# LATEST VERSION FIREFOX crashes constantly on my computer



## manny.t (May 24, 2007)

Hi,

Just recently reinstalled XP Pro on my machine. 
After using Firefox for 2 day it started crashing, I uninstalled FF and redownloaded and re-installed the program (FF) problem persists?

I had used it on XP pro before never had a problem.


----------



## Goku (May 17, 2007)

Maybe you should try this.

1)Click on *Start*.
2)Go to *Programs*.
3)Go to *Mozilla Firefox*.
4)Select *Mozilla Firefox(Safe Mode)*.
5)At the prompt,tell it to delete all extensions and then start.
6)Now,it must open.
7)Close it and reopen in Normal Mode.

If it opens then you are all set.If it does not,you should better switch to some other browser or always surf in Safe-Mode.Good Luck.


----------



## eddie5659 (Mar 19, 2001)

Hiya and welcome, manny.t

If you can reply here by either clicking on Post a Reply, or at the bottom in the Quick Reply box, that would be better 

I've posted your reply here for other's to see 



> I reinstalled the XP Professional on my machine, ran Firefox for a few days and just yesterday it started crashing 2-5 mins into opening it?

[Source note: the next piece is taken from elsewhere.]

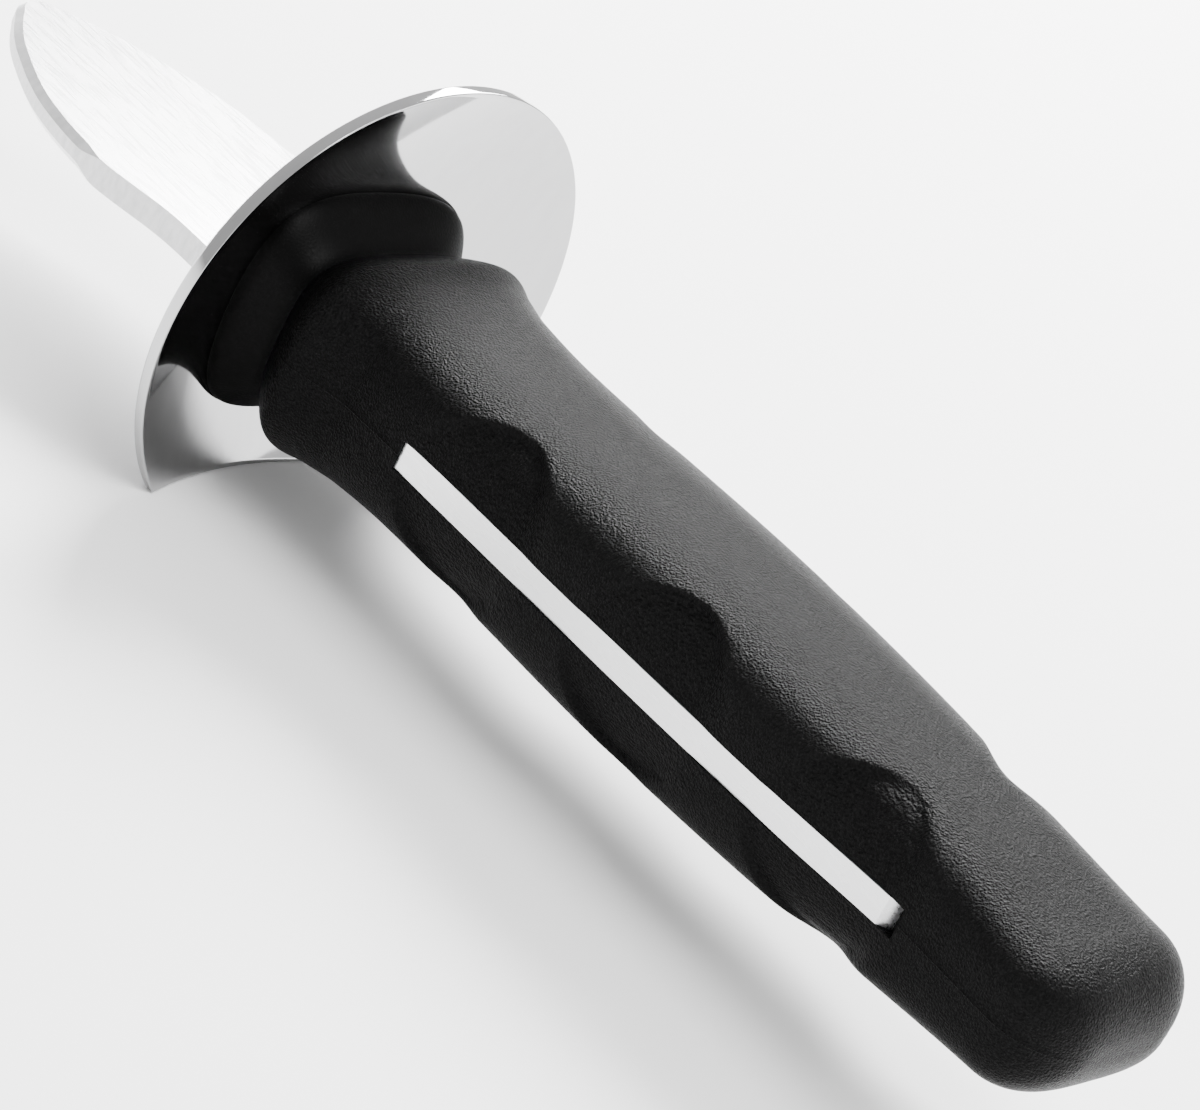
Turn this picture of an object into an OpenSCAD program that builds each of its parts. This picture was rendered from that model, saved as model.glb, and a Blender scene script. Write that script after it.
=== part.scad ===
// Oyster knife: full tang blade, dished hand guard, moulded collar and grip.
// The knife's axis runs along X towards the tip, Z is square to the blade's flats.
// The flat on the guard's rim lies on the floor, under the middle of the knife's length.

/* [Blade] */
// Length of the blade in front of the guard's hollow face
blade_len = 52.5; // [40:0.1:70]
// Widest part of the blade
blade_w = 28.4; // [26:0.1:32]
// Width of the blade where it leaves the guard
blade_waist_w = 24.2; // [18:0.1:26]
// Distance from the guard to the widest part
blade_belly_x = 22; // [16:0.5:26]
// Thickness over the ground flats of the blade
blade_t = 2.9; // [2:0.1:2.9]

/* [Tang] */
// Thickness of the unground stock
tang_t = 3; // [2.95:0.05:3.4]
// Width of the neck inside the collar
neck_w = 16; // [12:0.5:17]
// Distance from the guard to the front end of the bare edge strip
strip_front = 27; // [25:0.5:30]
// Length of the bare edge strip
strip_len = 69; // [60:0.5:72]
// How far the strip lies below the surface of the grip
strip_inset = 0.3; // [0.1:0.05:0.6]
// Diameter of the two anchoring holes
anchor_d = 7; // [4:0.5:10]
// Distance between the two anchoring holes
anchor_pitch = 38; // [28:1:44]

/* [Guard] */
// Width of the guard
guard_w = 52.2; // [46:0.2:60]
// Height of the guard before the flat is cut
guard_h = 55; // [50:0.2:62]
// How far the guard stands above the axis of the knife
guard_rise = 0.4; // [0:0.1:1]
// Thickness of the guard sheet
guard_t = 1.3; // [0.8:0.1:2]
// Radius of the dished face
dish_r = 54; // [48:1:90]
// Distance from the axis to the flat on the rim
guard_flat_z = 18.8; // [16:0.1:21]

/* [Collar] */
// Length of the collar from the guard to the step
collar_len = 7.4; // [6:0.1:9]
// Width of the collar at the guard
collar_w = 28.6; // [26:0.2:30]
// Height of the collar at the guard
collar_h = 25; // [23:0.2:26]
// Width of the collar at the step
collar_rear_w = 23.6; // [22:0.2:25]
// Height of the collar at the step
collar_rear_h = 17.8; // [16:0.2:19]
// Length of the spigot that the collar sends into the grip
spigot_len = 8; // [4:0.5:12]

/* [Grip] */
// Overall length from the guard to the butt
handle_len = 115; // [110:0.5:122]
// Width of the head behind the step
head_w = 30; // [28:0.2:32]
// Height of the head behind the step
head_h = 22.4; // [21:0.2:24]
// Distance from the step to the crest of the head
head_crest = 4.6; // [4:0.2:6]
// Width of the waist behind the head
waist_w = 25.6; // [24:0.2:27]
// Height of the waist behind the head
waist_h = 19.5; // [18:0.1:21]
// Width at the middle of the grip
middle_w = 25.4; // [24:0.2:27]
// Height at the middle of the grip
middle_h = 20.5; // [19:0.1:22]
// Width at the rear end of the strip
rear_w = 22.4; // [21.4:0.2:24]
// Height at the rear end of the strip
rear_h = 17.2; // [16:0.1:19]
// Width near the butt
butt_w = 23.4; // [22:0.2:25]
// Height near the butt
butt_h = 14.8; // [14.2:0.2:17]
// Radius of the butt's corners, seen square to the blade's flats
butt_corner = 7; // [4:0.5:9]
// Radius of the butt's end, seen along the strip's face
butt_edge = 6.8; // [5:0.1:7]

/* [Finger recesses] */
// Number of recesses on each side
recess_n = 3; // [1:1:3]
// Distance from one recess to the next
recess_pitch = 25.3; // [24:0.1:26]
// Length of one recess
recess_len = 21.5; // [18:0.5:23]
// Height of one recess
recess_h = 18.6; // [12:0.2:18.8]
// Depth of one recess
recess_d = 1.6; // [0.4:0.1:1.8]

/* [Fits] */
// Gap between the tang and what surrounds it
fit_gap = 0.05; // [0.02:0.01:0.2]

/* [Hidden] */

// Moves the knife from the guard's middle to the middle of its footprint
module stand() {
    translate([(handle_len - blade_len) / 2, 0, guard_flat_z]) children();
}

strip_rear = strip_front + strip_len;
shoulder_len = 3;
plate_corner = 2;
step_x = -collar_len;
section_power = 3.5;
section_points = 44;
grip_rings = 64;
corner_rings = 8;
collar_rings = 6;
// The ground flats stop just in front of the guard
grind_end_x = guard_t + 0.2;
spigot_wall = 2.2;
// Share of the full depth that a recess keeps beside the strip, and how high that share grows to one
recess_floor = 0.23;
recess_grow = 0.5;
// Share of its half size over which a recess falls to its floor, all round and at its rear end
recess_wall = 0.2;
recess_fade = 0.7;
// Share of the depth at the front lip, and of the length over which the floor slopes down from it
recess_lip = 0.3;
recess_slope = 0.6;

// Smooth curve through knots [place, value], with places rising
function slope(k, i) =
    let (a = max(i - 1, 0), b = min(i + 1, len(k) - 1))
    (k[b][1] - k[a][1]) / (k[b][0] - k[a][0]);
function segment(k, s, i = 0) =
    (i >= len(k) - 2 || s < k[i + 1][0]) ? i : segment(k, s, i + 1);
function smooth(k, s) =
    let (
        i = segment(k, s),
        h = k[i + 1][0] - k[i][0],
        t = min(max((s - k[i][0]) / h, 0), 1),
        t2 = t * t,
        t3 = t2 * t
    )
    (2 * t3 - 3 * t2 + 1) * k[i][1] + (t3 - 2 * t2 + t) * h * slope(k, i)
        + (3 * t2 - 2 * t3) * k[i + 1][1] + (t3 - t2) * h * slope(k, i + 1);
function ease(t) =
    let (c = min(max(t, 0), 1))
    c * c * (3 - 2 * c);

// Rounded section of a given half width and half height
function bow(v) = sign(v) * pow(abs(v), 2 / section_power);
function ring(x, half_w, half_h) = [
    for (i = [0 : section_points - 1])
        let (a = 360 * i / section_points)
        [x, half_w * bow(cos(a)), half_h * bow(sin(a))]
];

// Closed solid through a list of rings that run towards -X
module loft(rings) {
    n = len(rings[0]);
    m = len(rings);
    points = [for (r = rings) for (p = r) p];
    sides = [
        for (j = [0 : m - 2]) for (i = [0 : n - 1])
            let (a = j * n + i, b = j * n + (i + 1) % n)
            each [[a, b, b + n], [a, b + n, a + n]]
    ];
    front = [[for (i = [n - 1 : -1 : 0]) i]];
    back = [[for (i = [0 : n - 1]) (m - 1) * n + i]];
    polyhedron(points, concat(front, sides, back));
}

// Half width and half height of the grip, by distance behind the guard
waist_s = collar_len + 2.6 * head_crest;
width_knots = [
    [collar_len, collar_rear_w / 2 + 0.2],
    [collar_len + 0.5 * head_crest, head_w / 2 - 1],
    [collar_len + head_crest, head_w / 2],
    [collar_len + 1.7 * head_crest, (head_w + waist_w) / 4],
    [waist_s, waist_w / 2],
    [handle_len / 2, middle_w / 2],
    [0.7 * handle_len, middle_w / 2 - 0.5],
    [strip_rear, rear_w / 2],
    [handle_len - butt_corner, butt_w / 2],
    [handle_len, butt_w / 2]
];
height_knots = [
    [collar_len, collar_rear_h / 2 + 0.2],
    [collar_len + 0.5 * head_crest, head_h / 2 - 0.8],
    [collar_len + head_crest, head_h / 2],
    [collar_len + 1.7 * head_crest, head_h / 2 - 0.5],
    [strip_front, waist_h / 2],
    [handle_len / 2, middle_h / 2],
    [0.66 * handle_len, middle_h / 2 - 0.4],
    [strip_rear, rear_h / 2],
    [handle_len - butt_corner, butt_h / 2],
    [handle_len, butt_h / 2]
];
// How far a side draws in near the butt for a corner of radius r
function draw_in(s, r) =
    let (t = max(0, (s - handle_len + r) / r))
    r * (1 - sqrt(max(0, 1 - t * t)));

// Depth of the finger recesses at a point on the side
function recess(x, z) = max([
    for (i = [0 : recess_n - 1])
        let (
            c = -strip_front - recess_len / 2 - i * recess_pitch,
            r = norm([2 * (x - c) / recess_len, 2 * z / recess_h]),
            off_strip = max(0, abs(z) - tang_t / 2) / (recess_grow * recess_h / 2),
            grow = recess_floor + (1 - recess_floor) * min(1, off_strip),
            back = x > c ? 0 : pow(2 * (x - c) / recess_len / max(r, 0.1), 2),
            wall = recess_wall + (recess_fade - recess_wall) * back,
            behind = (c - x) / recess_len + 0.5,
            sink = recess_lip + (1 - recess_lip) * ease(behind / recess_slope)
        )
        recess_d * grow * sink * ease((1 - r) / wall)
]);
function grip_ring(s) =
    let (
        half_w = smooth(width_knots, s) - draw_in(s, butt_corner),
        half_h = smooth(height_knots, s) - draw_in(s, butt_edge)
    )
    [
        for (p = ring(-s, half_w, half_h))
            [p[0], p[1] - sign(p[1]) * recess(p[0], p[2]), p[2]]
    ];

// Outline of the blade: the square of its half width runs smoothly to nothing at the point
function squared(w) = w * w / 4;
blade_knots = [
    [0, squared(blade_waist_w)],
    [blade_belly_x / 2, squared(blade_waist_w)],
    [blade_belly_x, squared(blade_w)],
    [blade_belly_x + 0.32 * (blade_len - blade_belly_x), squared(0.93 * blade_w)],
    [blade_belly_x + 0.66 * (blade_len - blade_belly_x), squared(0.636 * blade_w)],
    [blade_belly_x + 0.88 * (blade_len - blade_belly_x), squared(0.32 * blade_w)],
    [blade_len, 0]
];
blade_steps = 30;
blade_half = [
    for (i = [0 : blade_steps])
        let (s = blade_len * (1 - pow(1 - i / blade_steps, 2)))
        [s, sqrt(max(0, smooth(blade_knots, s)))]
];
module blade_outline() {
    mirrored = [for (i = [blade_steps - 1 : -1 : 0]) [blade_half[i][0], -blade_half[i][1]]];
    intersection() {
        polygon(concat(blade_half, mirrored));
        translate([grind_end_x, -blade_w]) square([blade_len, 2 * blade_w]);
    }
}

// Outline of the stock behind the ground flats, grown by a gap
strip_steps = 10;
function strip_y(s) = smooth(width_knots, s) - strip_inset;
module tang_outline(g = 0) {
    neck_y = neck_w / 2 + g;
    edge = [
        for (i = [0 : strip_steps])
            let (s = strip_front + (strip_len - plate_corner) * i / strip_steps)
            [-s, strip_y(s) + g]
    ];
    half = concat(
        [[grind_end_x, neck_y], [-strip_front + shoulder_len, neck_y]],
        edge,
        [[-strip_rear - g, strip_y(strip_rear) - plate_corner + g]]
    );
    mirrored = [for (i = [len(half) - 1 : -1 : 0]) [half[i][0], -half[i][1]]];
    polygon(concat(half, mirrored));
}
module tang_space() {
    linear_extrude(tang_t + 2 * fit_gap, center = true) tang_outline(fit_gap);
}
// Opens the grip's side along the strip
module strip_slots() {
    reach = head_w;
    for (side = [-1, 1])
        translate([-strip_rear + plate_corner, side > 0 ? rear_w / 2 - 1 : -reach, -tang_t / 2 - fit_gap])
            cube([strip_len - plate_corner, reach - rear_w / 2 + 1, tang_t + 2 * fit_gap]);
}
anchor_x = -strip_front - (strip_len - anchor_pitch) / 2;

module blade() {
    color("lightgray") stand() {
        linear_extrude(blade_t, center = true) blade_outline();
        linear_extrude(tang_t, center = true) difference() {
            tang_outline();
            for (i = [0, 1]) translate([anchor_x - i * anchor_pitch, 0]) circle(d = anchor_d, $fn = 48);
        }
    }
}

// Sheet between two spheres on one centre behind the guard
module guard_sheet() {
    rim = max(guard_w, guard_h) / 2 + guard_rise;
    deep = dish_r - sqrt(dish_r * dish_r - rim * rim);
    points = 90;
    outline = [
        for (i = [0 : points - 1])
            let (a = 360 * i / points)
            [guard_rise + guard_h / 2 * cos(a), guard_w / 2 * sin(a)]
    ];
    intersection() {
        rotate([0, 90, 0]) mirror([1, 0, 0]) translate([0, 0, -deep - guard_t])
            linear_extrude(deep + 3 * guard_t) polygon(outline);
        translate([-dish_r, 0, 0]) difference() {
            sphere(r = dish_r + guard_t, $fn = 200);
            sphere(r = dish_r, $fn = 200);
        }
    }
}
module guard() {
    color("silver") stand() difference() {
        guard_sheet();
        translate([-guard_w, -guard_w, -guard_flat_z - guard_h]) cube([2 * guard_w, 2 * guard_w, guard_h]);
        tang_space();
    }
}

spigot_w = collar_rear_w - 2 * spigot_wall;
spigot_h = collar_rear_h - 2 * spigot_wall;
module spigot(g = 0) {
    translate([step_x - spigot_len - g, -spigot_w / 2 - g, -spigot_h / 2 - g])
        cube([spigot_len + 2 * g, spigot_w + 2 * g, spigot_h + 2 * g]);
}
module collar() {
    rings = [
        for (i = [0 : collar_rings])
            let (t = i / collar_rings, e = ease(t))
            ring(1 - (collar_len + 1) * t,
                (collar_w + (collar_rear_w - collar_w) * e) / 2,
                (collar_h + (collar_rear_h - collar_h) * e) / 2)
    ];
    color("#1b1b1f") stand() difference() {
        union() {
            intersection() {
                loft(rings);
                translate([-dish_r, 0, 0]) sphere(r = dish_r - fit_gap, $fn = 200);
            }
            spigot();
        }
        tang_space();
    }
}

module grip() {
    span = handle_len - butt_corner - collar_len;
    places = concat(
        [for (j = [0 : grip_rings]) collar_len + span * j / grip_rings],
        [for (j = [1 : corner_rings]) handle_len - butt_corner * (1 - sin(90 * j / corner_rings))]
    );
    rings = [for (s = places) grip_ring(s)];
    color("#202024") stand() difference() {
        loft(rings);
        tang_space();
        strip_slots();
        spigot(fit_gap);
    }
}

blade();
guard();
collar();
grip();
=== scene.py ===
"""Oyster knife: the frame's four pieces, modelled finely in the same places, with their finishes."""
import bmesh
import bpy
import math
from mathutils import Matrix, Vector


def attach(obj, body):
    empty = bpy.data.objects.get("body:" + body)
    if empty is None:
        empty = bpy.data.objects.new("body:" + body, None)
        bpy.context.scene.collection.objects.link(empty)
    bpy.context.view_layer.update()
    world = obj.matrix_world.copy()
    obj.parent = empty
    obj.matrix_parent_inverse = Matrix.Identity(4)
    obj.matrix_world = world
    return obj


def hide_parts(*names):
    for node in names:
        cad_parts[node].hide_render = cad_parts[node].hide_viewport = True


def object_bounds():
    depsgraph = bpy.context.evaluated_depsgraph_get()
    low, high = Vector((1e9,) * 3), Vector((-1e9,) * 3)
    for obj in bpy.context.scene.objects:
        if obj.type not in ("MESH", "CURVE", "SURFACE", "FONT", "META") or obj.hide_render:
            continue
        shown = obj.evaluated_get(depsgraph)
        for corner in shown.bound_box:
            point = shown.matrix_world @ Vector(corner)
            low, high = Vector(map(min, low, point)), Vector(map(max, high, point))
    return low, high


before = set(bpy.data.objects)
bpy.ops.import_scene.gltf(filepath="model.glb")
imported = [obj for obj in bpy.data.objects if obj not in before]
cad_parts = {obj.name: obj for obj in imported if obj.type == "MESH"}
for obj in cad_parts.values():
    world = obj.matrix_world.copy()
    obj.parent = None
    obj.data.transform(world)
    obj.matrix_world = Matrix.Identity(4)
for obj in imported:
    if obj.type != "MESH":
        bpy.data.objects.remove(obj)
cad_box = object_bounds()

MM = 0.001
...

It has so far crashed 10 times, I uninstalled it and redownloaded and reinstalled FF. Problem persists.
> Any ideas?


I'll get someone to take a look at it for you 

Regards

eddie


----------



## hewee (Oct 26, 2001)

If you install extensions then you can also try the above post Goku but start just in safe mode so it does not load any plugins or extensions and if all works your know it is one of your plugins or extensions and then back track in the order you installed them and disable them one at a time so your know what one it is.


----------